Given instruction.
Filter these entries so that only lines with the word "pose" remain.

Record extracts.
____

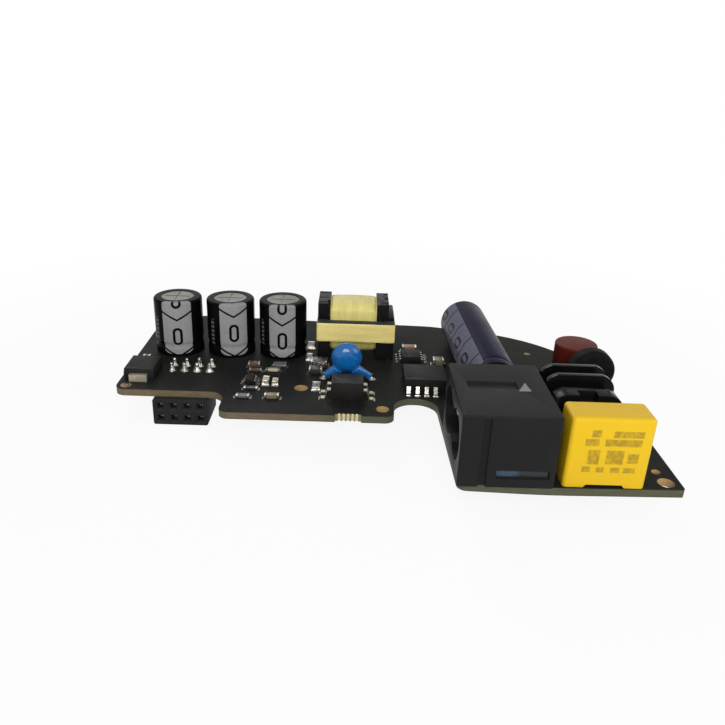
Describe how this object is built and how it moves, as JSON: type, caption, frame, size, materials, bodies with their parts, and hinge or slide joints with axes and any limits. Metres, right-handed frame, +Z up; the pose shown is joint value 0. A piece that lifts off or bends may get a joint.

____

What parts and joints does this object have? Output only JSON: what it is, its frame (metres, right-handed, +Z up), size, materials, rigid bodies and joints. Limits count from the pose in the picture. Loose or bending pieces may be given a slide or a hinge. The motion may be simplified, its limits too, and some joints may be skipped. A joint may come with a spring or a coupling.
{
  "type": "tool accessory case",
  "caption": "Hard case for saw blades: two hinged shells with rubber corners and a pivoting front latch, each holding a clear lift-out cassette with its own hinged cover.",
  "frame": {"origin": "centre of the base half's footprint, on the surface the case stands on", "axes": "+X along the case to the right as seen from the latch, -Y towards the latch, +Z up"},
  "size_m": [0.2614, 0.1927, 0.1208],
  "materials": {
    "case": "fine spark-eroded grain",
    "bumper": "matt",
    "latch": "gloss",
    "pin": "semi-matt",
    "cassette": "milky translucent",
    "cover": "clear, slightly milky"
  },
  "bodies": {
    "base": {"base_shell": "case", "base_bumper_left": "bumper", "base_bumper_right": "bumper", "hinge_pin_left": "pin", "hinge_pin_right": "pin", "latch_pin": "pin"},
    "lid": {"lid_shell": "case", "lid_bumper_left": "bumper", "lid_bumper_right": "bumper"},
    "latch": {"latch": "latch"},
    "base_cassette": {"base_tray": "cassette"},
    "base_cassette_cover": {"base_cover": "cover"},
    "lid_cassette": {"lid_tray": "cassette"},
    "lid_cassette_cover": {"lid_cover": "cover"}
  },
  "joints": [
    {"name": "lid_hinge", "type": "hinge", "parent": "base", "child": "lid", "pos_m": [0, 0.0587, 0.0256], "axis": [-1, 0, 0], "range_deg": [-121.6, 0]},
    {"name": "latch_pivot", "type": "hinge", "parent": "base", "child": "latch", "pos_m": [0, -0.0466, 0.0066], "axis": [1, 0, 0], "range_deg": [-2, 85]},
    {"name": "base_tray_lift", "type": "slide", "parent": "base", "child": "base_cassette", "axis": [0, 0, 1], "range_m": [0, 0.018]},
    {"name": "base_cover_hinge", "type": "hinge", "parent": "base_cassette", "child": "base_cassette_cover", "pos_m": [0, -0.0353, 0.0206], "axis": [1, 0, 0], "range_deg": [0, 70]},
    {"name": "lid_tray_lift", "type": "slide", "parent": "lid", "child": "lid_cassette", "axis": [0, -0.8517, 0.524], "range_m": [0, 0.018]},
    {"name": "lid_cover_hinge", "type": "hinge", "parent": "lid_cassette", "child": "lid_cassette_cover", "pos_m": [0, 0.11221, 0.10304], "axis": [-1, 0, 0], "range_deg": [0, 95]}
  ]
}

____

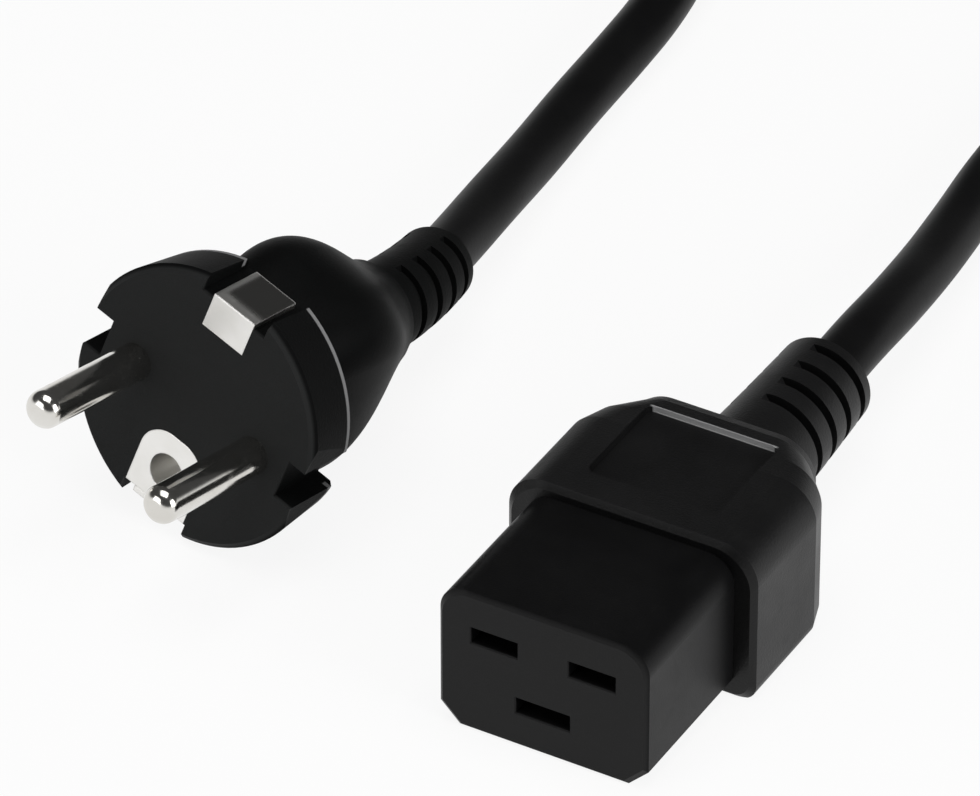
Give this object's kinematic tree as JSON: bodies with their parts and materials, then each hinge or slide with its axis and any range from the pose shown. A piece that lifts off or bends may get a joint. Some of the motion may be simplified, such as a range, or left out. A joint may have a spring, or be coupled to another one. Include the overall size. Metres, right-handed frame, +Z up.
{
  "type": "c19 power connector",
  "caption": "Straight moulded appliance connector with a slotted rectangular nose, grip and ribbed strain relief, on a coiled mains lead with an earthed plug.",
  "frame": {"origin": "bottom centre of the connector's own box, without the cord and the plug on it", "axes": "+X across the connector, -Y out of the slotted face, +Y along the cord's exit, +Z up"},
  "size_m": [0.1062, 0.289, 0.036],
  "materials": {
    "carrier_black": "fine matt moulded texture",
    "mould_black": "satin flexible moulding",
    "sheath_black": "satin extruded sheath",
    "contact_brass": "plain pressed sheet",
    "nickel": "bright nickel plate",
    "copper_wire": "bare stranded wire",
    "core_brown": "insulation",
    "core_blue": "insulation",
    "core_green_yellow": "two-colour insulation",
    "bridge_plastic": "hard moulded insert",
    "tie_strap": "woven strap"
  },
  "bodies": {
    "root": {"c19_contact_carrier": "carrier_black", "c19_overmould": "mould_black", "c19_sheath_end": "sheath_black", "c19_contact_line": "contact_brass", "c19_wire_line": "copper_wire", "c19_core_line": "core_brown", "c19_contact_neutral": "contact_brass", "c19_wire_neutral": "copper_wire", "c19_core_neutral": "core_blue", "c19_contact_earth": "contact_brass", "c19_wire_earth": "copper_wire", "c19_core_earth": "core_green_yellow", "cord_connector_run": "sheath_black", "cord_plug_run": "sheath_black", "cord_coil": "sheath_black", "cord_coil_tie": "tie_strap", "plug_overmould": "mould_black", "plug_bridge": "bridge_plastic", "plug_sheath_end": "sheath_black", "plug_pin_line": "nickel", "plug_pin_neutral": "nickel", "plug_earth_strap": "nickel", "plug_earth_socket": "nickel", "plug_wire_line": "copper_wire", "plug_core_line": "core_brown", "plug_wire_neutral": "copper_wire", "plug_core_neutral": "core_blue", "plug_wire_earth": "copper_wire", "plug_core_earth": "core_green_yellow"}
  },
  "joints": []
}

____

Exercise output.
Describe how this object is built and how it moves, as JSON: type, caption, frame, size, materials, bodies with their parts, and hinge or slide joints with axes and any limits. Metres, right-handed frame, +Z up; the pose shown is joint value 0. A piece that lifts off or bends may get a joint.
What parts and joints does this object have? Output only JSON: what it is, its frame (metres, right-handed, +Z up), size, materials, rigid bodies and joints. Limits count from the pose in the picture. Loose or bending pieces may be given a slide or a hinge. The motion may be simplified, its limits too, and some joints may be skipped. A joint may come with a spring or a coupling.
Give this object's kinematic tree as JSON: bodies with their parts and materials, then each hinge or slide with its axis and any range from the pose shown. A piece that lifts off or bends may get a joint. Some of the motion may be simplified, such as a range, or left out. A joint may have a spring, or be coupled to another one. Include the overall size. Metres, right-handed frame, +Z up.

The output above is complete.